Directive: Check every line below for the word "with" and show those that hold it.

----------------

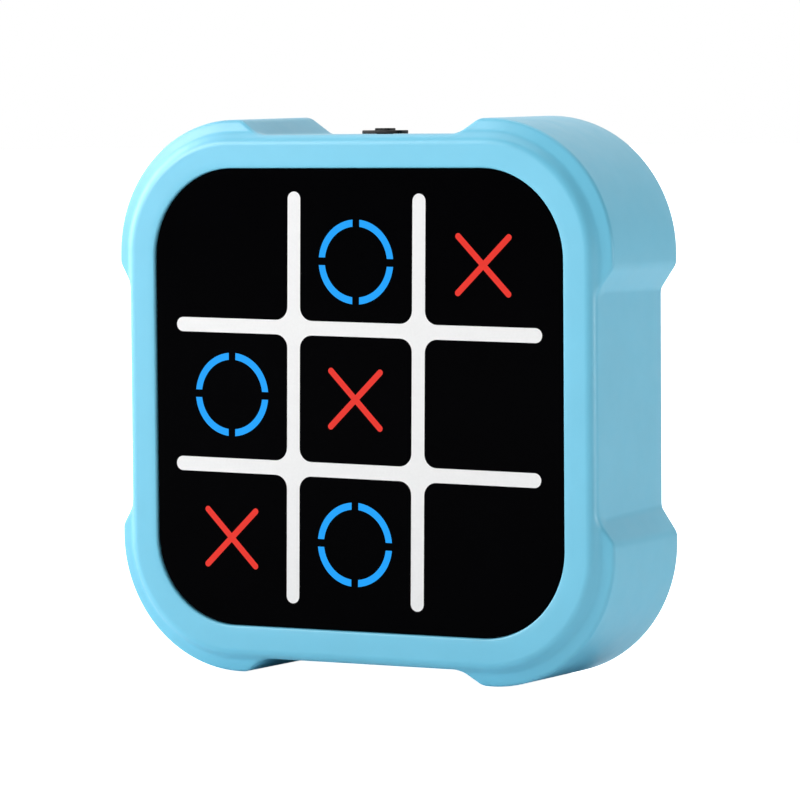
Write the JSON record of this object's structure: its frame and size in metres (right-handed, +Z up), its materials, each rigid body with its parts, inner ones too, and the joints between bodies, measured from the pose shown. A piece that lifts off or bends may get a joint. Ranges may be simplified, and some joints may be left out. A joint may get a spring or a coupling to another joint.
{
  "type": "handheld electronic tic tac toe game",
  "caption": "Square handheld noughts-and-crosses game with a black lit touch panel, blue case with corner bumpers, slide switch on top and a battery door at the back.",
  "frame": {"origin": "middle of the footprint, on the surface that the game stands on", "axes": "+X to the right seen from the face, +Y from the face to the back, +Z up"},
  "size_m": [0.08, 0.0224, 0.08],
  "materials": {
    "blue_abs": "satin moulded ABS, light blue",
    "black_acrylic": "glossy black acrylic with white printed grid",
    "foam_tape": "thin black double-sided foam tape",
    "clear_film": "clear polyester film",
    "white_abs": "matt white ABS",
    "clear_acrylic": "clear moulded acrylic",
    "red_lamp": "red lamp resin",
    "blue_lamp": "blue lamp resin",
    "board_green": "solder-masked glass-fibre board",
    "zinc_screw": "zinc-plated steel",
    "cream_connector": "cream nylon",
    "black_resin": "black moulded resin",
    "switch_can": "tinned steel can",
    "black_abs": "matt black ABS",
    "speaker_black": "black basket with dark cone",
    "wire_pvc": "soft PVC insulation",
    "cell_sleeve": "printed steel can of a dry cell",
    "nickel_steel": "nickel-plated spring steel"
  },
  "bodies": {
    "case": {"front_shell": "blue_abs", "face_panel": "black_acrylic", "panel_tape": "foam_tape", "touch_film": "clear_film", "light_frame": "white_abs", "x_light_guides": "clear_acrylic", "o_light_guides": "clear_acrylic", "red_leds": "red_lamp", "blue_leds": "blue_lamp", "main_board": "board_green", "board_screws": "zinc_screw", "film_connector": "cream_connector", "controller_chip": "black_resin", "switch_body": "switch_can", "speaker": "speaker_black", "speaker_wires": "wire_pvc", "battery_wires": "wire_pvc", "back_cover": "blue_abs", "case_screws": "zinc_screw", "battery_springs": "nickel_steel", "contact_plates": "nickel_steel", "battery_1": "cell_sleeve", "battery_2": "cell_sleeve", "battery_3": "cell_sleeve"},
    "slider": {"mode_slider": "black_abs", "switch_lever": "black_resin"},
    "door": {"battery_door": "blue_abs", "door_screw": "zinc_screw"}
  },
  "joints": [
    {"name": "mode_slide", "type": "slide", "parent": "case", "child": "slider", "axis": [1, 0, 0], "range_m": [-0.002, 0.002]},
    {"name": "door_tilt", "type": "hinge", "parent": "case", "child": "door", "pos_m": [0, 0.0094, 0.0514], "axis": [1, 0, 0], "range_deg": [0, 75]}
  ]
}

----------------

Final answer:
Write the JSON record of this object's structure: its frame and size in metres (right-handed, +Z up), its materials, each rigid body with its parts, inner ones too, and the joints between bodies, measured from the pose shown. A piece that lifts off or bends may get a joint. Ranges may be simplified, and some joints may be left out. A joint may get a spring or a coupling to another joint.
  "caption": "Square handheld noughts-and-crosses game with a black lit touch panel, blue case with corner bumpers, slide switch on top and a battery door at the back.",
    "black_acrylic": "glossy black acrylic with white printed grid",
    "speaker_black": "black basket with dark cone",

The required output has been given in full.